# Kubota m5 91



## broadriverhay

Anyone have a new one. If so how do you like it.


----------



## qcfarms

I have one that I've just rolled over 100 hrs. So far so good. I did get the Cab with 12 speed and it has the FEL on it as well with fluid in the tires. Not sure how you plan to use it but I move 4x5 rd bales with ease. It is my only tractor and I will mainly use it for baling small squares next summer. The only thing I hate about it is the emission crap. When the particulate filter gets full you have to put the tractor at 2500 rpm to clean and that takes approx 5-10 minutes. I'm guessing most of the newer emission tractors are like this. To let you know, I traded in a 2010 M7040 SUHD Open Station in on this one so this is my first cab tractor and I very happy about that.

Let me know if you have any specific question on it and I'll try to answer.....

Neil


----------



## broadriverhay

I have a cab 2010 M7040 now with FEL. I like it but it only has the 8 speed transmission. I also have a JD2510 and a JD3010. I am looking for another cab tractor to work small squares. If the M7040 breaks down I don't have any way to move bales. That could be costly if rain is coming. What was the cost if you don't mind saying ? I drove a friends JD 5083 and did not like it. I guess I was expecting too much from the green paint.


----------



## swmnhay

qcfarms said:


> The only thing I hate about it is the emission crap. When the particulate filter gets full you have to put the tractor at 2500 rpm to clean and that takes approx 5-10 minutes. I'm guessing most of the newer emission tractors are like this.
> 
> Neil


Thats a change from my 135GX.I just push the auto clean button and continue what I'm doing and it does its own thing and cleans it self.I don't have to rev it up to 2500 RPM


----------



## hog987

I have the 8560 the previous model. Just about the same thing but with out the def fluid. When I start it I always press the auto cleab button. Than just do what I do and it mostly cleans its self. Sometimes if iam just doing light work around the yard I get the flashing light to increade engine rpm. Rev it up to about 2000 till it starts the cleaning cycle and than can back off to about 1500 till its done. But if iam working in the field sometimes I dont even know its cleaning till its almost done.


----------



## JD3430

broadriverhay said:


> I have a cab 2010 M7040 now with FEL. I like it but it only has the 8 speed transmission. I also have a JD2510 and a JD3010. I am looking for another cab tractor to work small squares. If the M7040 breaks down I don't have any way to move bales. That could be costly if rain is coming. What was the cost if you don't mind saying ? I drove a friends JD 5083 and did not like it. I guess I was expecting too much from the green paint.

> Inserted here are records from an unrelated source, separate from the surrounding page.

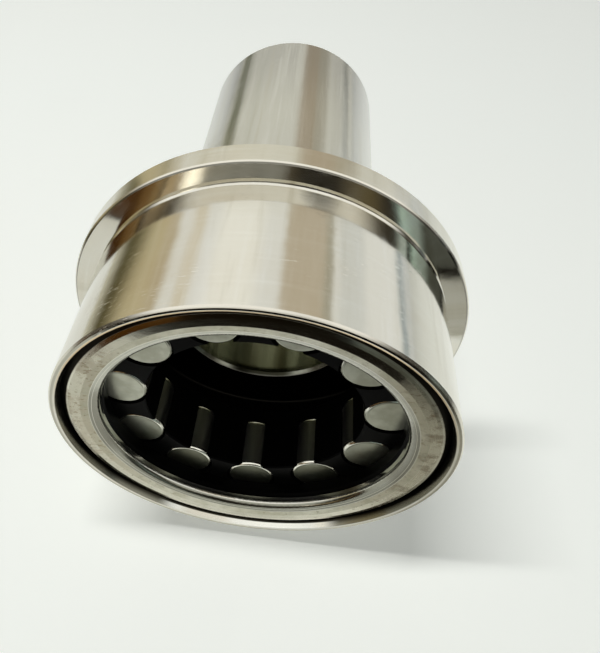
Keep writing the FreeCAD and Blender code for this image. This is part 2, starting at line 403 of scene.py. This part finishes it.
# ----------------------------------------------------------- outer ring's steel
def ring_zones(m):
    """How far a point belongs to each surface of the ring, from 0 to 1."""
    y, r = m.along, m.radius
    face = m.ease(y, RING_FRONT + 1.6 * MM, RING_FRONT + 1.2 * MM)
    lapped = m.times(face, m.ease(r, LIP_RADIUS, LIP_RADIUS + 0.15 * MM))
    # Where a line of painted highlight runs just inside the corner.
    highlight_line = m.between(r, CORNER_RADIUS - 0.35 * MM, CORNER_RADIUS - 0.1 * MM, 0.1 * MM)
    return SimpleNamespace(
        face=face,
        lapped=lapped,
        inner=m.times(lapped, m.ease(r, RIDGE_RADIUS + 0.1 * MM, RIDGE_RADIUS - 0.1 * MM)),
        rib_edge=m.ease(r, RIB_RADIUS + 0.14 * MM, RIB_RADIUS + 0.06 * MM),
        behind_rib=m.ease(y, RING_FRONT + 2.6 * MM, RING_FRONT + 2.9 * MM),
        highlight_line=m.times(face, highlight_line),
        corner=m.ease(r, CORNER_RADIUS - 0.08 * MM, CORNER_RADIUS + 0.04 * MM),
        sides=m.math("ABSOLUTE", m.sine),
    )


def paint_lip(m, zones, grit):
    """The rounded lip, with painted shade low down and at the sides, and a painted highlight on the rib's edge.
    Behind the rib it is painted black as shade.
    """
    low, high, speckled = (0.26, 0.26, 0.22), (0.56, 0.56, 0.50), (0.30, 0.29, 0.23)
    dull, bright, black = (0.13, 0.12, 0.09), (0.72, 0.71, 0.65), (0.012, 0.011, 0.009)
    # Painted shade: the lip is darker low down than at the top.
    m.base = m.colour(m.ease(m.cosine, -0.75, 0.35), low, high)
    m.paint(m.times(grit, 0.6), speckled)
    # Painted shade at the sides.
    m.paint(m.times(m.ease(zones.sides, 0.90, 0.97), 0.6), dull)
    # Painted highlight on the rib's edge, and painted shade, black, behind the rib.
    m.paint(zones.rib_edge, bright)
    m.paint(zones.behind_rib, black)


def paint_lapped_face(m, zones, blotch, grit):
    """The lapped face: evenly grey outside the ridge, mottled inside it."""
    dark, light, grey = (0.42, 0.40, 0.30), (0.64, 0.62, 0.52), (0.50, 0.49, 0.40)
    even = (0.62, 0.60, 0.51)
    mottled = m.colour(m.ease(blotch, 0.3, 0.7), dark, light)
    mottled = m.colour(m.times(m.ease(grit, 0.35, 0.65), 0.4), mottled, grey)
    m.paint(zones.lapped, m.colour(0.5, mottled, even))
    m.paint(zones.inner, mottled)


def paint_fretting(m, zones, blotch, grit, cloud):
    """Brown wear, specks, short marks and stains, mostly at the sides. Returns where it is worn."""
    brown, speckle = (0.44, 0.37, 0.25), (0.20, 0.15, 0.09)
    dark_stain, dark_mark = (0.20, 0.155, 0.10), (0.26, 0.20, 0.12)
    at_sides = m.times(zones.lapped, m.ease(zones.sides, 0.55, 0.95))
    on_right = m.times(zones.lapped, m.ease(m.sine, 0.70, 0.95))
    fretting = m.plus(m.plus(blotch, m.times(cloud, 0.5)), m.times(m.sine, 0.06))
    worn = m.times(at_sides, m.ease(fretting, 0.52, 0.92), m.blend(on_right, 1.0, 0.45))
    m.paint(m.times(worn, 0.6), brown)
    m.paint(m.times(zones.lapped, m.ease(grit, 0.61, 0.67), 0.6), speckle)

    stain = m.times(on_right, m.ease(m.noise(m.point, 330.0, 4.0, 0.6), 0.50, 0.64))
    m.paint(m.times(stain, 0.6), dark_stain)
    drawn_out = m.combine(m.times(m.across, 0.45), m.along, m.up)
    marks = m.ease(m.noise(drawn_out, 1500.0, 2.0, 0.6), 0.57, 0.63)
    marks = m.times(marks, m.ease(cloud, 0.40, 0.55), zones.lapped, m.ease(zones.sides, 0.5, 0.9))
    m.paint(m.times(marks, 0.6), dark_mark)
    return worn


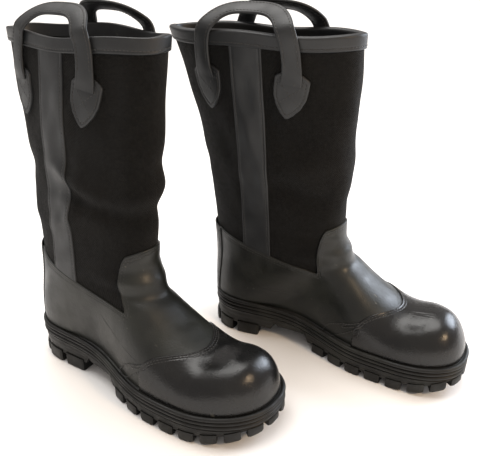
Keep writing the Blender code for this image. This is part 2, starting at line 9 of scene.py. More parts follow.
import bmesh
import bpy
import numpy as np
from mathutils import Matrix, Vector


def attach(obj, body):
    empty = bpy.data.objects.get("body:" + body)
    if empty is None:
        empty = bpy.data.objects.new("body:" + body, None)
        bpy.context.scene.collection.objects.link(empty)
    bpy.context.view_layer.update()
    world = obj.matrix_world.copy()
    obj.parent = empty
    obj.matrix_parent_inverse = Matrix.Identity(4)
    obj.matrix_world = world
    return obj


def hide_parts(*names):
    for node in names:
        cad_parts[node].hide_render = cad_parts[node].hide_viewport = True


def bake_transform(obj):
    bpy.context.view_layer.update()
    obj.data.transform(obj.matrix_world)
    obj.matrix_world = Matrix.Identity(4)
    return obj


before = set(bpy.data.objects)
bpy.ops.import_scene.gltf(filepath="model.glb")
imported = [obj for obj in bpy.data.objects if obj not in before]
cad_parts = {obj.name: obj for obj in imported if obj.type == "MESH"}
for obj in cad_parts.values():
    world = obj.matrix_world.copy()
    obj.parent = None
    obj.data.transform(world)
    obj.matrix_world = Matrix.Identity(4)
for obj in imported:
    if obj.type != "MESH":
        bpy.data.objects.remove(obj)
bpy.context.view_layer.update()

# The part's driving dimensions, in metres.
LENGTH = 0.322
RIM_HEIGHT = 0.372
STANCE = 0.166
STRIDE = 0.136
LEFT_TURN = math.radians(6.6)
CENTRING = (-0.01249, -0.02086)

CENTRE_S = (0.0, 0.20, 0.25, 0.30, LENGTH)
CENTRE_T = (0.0, 0.0, -0.001, -0.007, -0.0097)
OUTER_S = (0.0, 0.045, 0.112, 0.194, 0.25, LENGTH)
OUTER_HALF = (0.0460, 0.0473, 0.0440, 0.0605, 0.0585, 0.0570)
INNER_S = (0.0, 0.045, 0.128, 0.204, 0.245, LENGTH)
INNER_HALF = (0.0460, 0.0473, 0.0370, 0.0557, 0.0575, 0.0570)
HEEL_ROUND = 0.045
TOE_ROUND = 0.085
ROUNDNESS = 2.3
FEATHER_INSET = 0.0065

FEATHER_S = (0.0, 0.09, 0.16, 0.24, LENGTH)
FEATHER_Z = (0.0480, 0.0450, 0.0365, 0.0345, 0.0400)
HEEL_END = 0.090
ARCH_HEIGHT = 0.018
FOREPART_START = 0.142
SPRING_START = 0.238
TOE_SPRING = 0.016

RIDGE_S = (0.0, 0.06, 0.12, 0.17, 0.215, 0.252, 0.280, 0.300, LENGTH)
RIDGE_Z = (0.100, 0.152, 0.148, 0.122, 0.0890, 0.0752, 0.0862, 0.0935, 0.0880)
SHAFT_Z = (0.045, 0.10, 0.17, 0.26, RIM_HEIGHT)
SHAFT_HALF_LENGTH = (0.045, 0.078, 0.086, 0.095, 0.110)
SHAFT_HALF_WIDTH = (0.038, 0.040, 0.042, 0.045, 0.045)
SHAFT_CENTRE = (0.046, 0.077, 0.081, 0.080, 0.068)
SHAFT_SQUARENESS = 2.1
LEAN = -0.030
MELT = 7.0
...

I've got a loaded 2012 M9540 for sale. Cab, 24 speed transmission, loader all kinds of options if you want something to replace your 7040.
I had a 7040 for 5 years and it was a good tractor, but my 9540 is light years better.


----------



## Vol

broadriverhay said:


> I drove a friends JD 5083 and did not like it. I guess I was expecting too much from the green paint.


A 5083E is not representative of the entire John Deere tractor line(green paint).....the E is for economy and is made to compete with economy minded tractors of various manufacturers. I would never recommend the E series JD to anyone.

Regards, Mike


----------



## qcfarms

swmnhay said:


> Thats a change from my 135GX.I just push the auto clean button and continue what I'm doing and it does its own thing and cleans it self.I don't have to rev it up to 2500 RPM


So this got me thinking a bit and I went back to look at my operators manual. Looks like the M5-091 starts up in the "Auto Regeneration" mode. I think my biggest problem is that most of the time on the tractor so far has been in low RPM which I assume clogs up the particulate filter quicker.


----------



## qcfarms

broadriverhay said:


> I have a cab 2010 M7040 now with FEL. I like it but it only has the 8 speed transmission. I also have a JD2510 and a JD3010. I am looking for another cab tractor to work small squares. If the M7040 breaks down I don't have any way to move bales. That could be costly if rain is coming. What was the cost if you don't mind saying ? I drove a friends JD 5083 and did not like it. I guess I was expecting too much from the green paint.


Out the door with extra rear remote, front remote for grapple use, 12 speed, fluid in tires was $55k. Just what I paid for my 2000 sq ft house in 1986.....ouch!


----------



## Widairy

Vol said:


> A 5083E is not representative of the entire John Deere tractor line(green paint).....the E is for economy and is made to compete with economy minded tractors of various manufacturers. I would never recommend the E series JD to anyone.
> 
> Regards, Mike


Not to hijack this thread but I'm contemplating getting a 5085 or 5100 series Deere, probably a pretty emissions. After the redesign body/hood the main differences I can see being a novice are the E series have only one tire combination offered, no economy pto rpm, and what looks like a few options not available. I looking at mainly loader work and raking. What differences are there between the two lines E vs M that justify the roughly 10k difference in price?


----------



## broadriverhay

I'm not replacing the m7040 just wanted another cab tractor . I load a lot of small squares on trailers for customers so I didn't want to get a tractor to heavy or wide . I have to drive on a lot of the trailers.


----------



## Vol

Widairy said:


> Not to hijack this thread but I'm contemplating getting a 5085 or 5100 series Deere, probably a pretty emissions. After the redesign body/hood the main differences I can see being a novice are the E series have only one tire combination offered, no economy pto rpm, and what looks like a few options not available. I looking at mainly loader work and raking. What differences are there between the two lines E vs M that justify the roughly 10k difference in price?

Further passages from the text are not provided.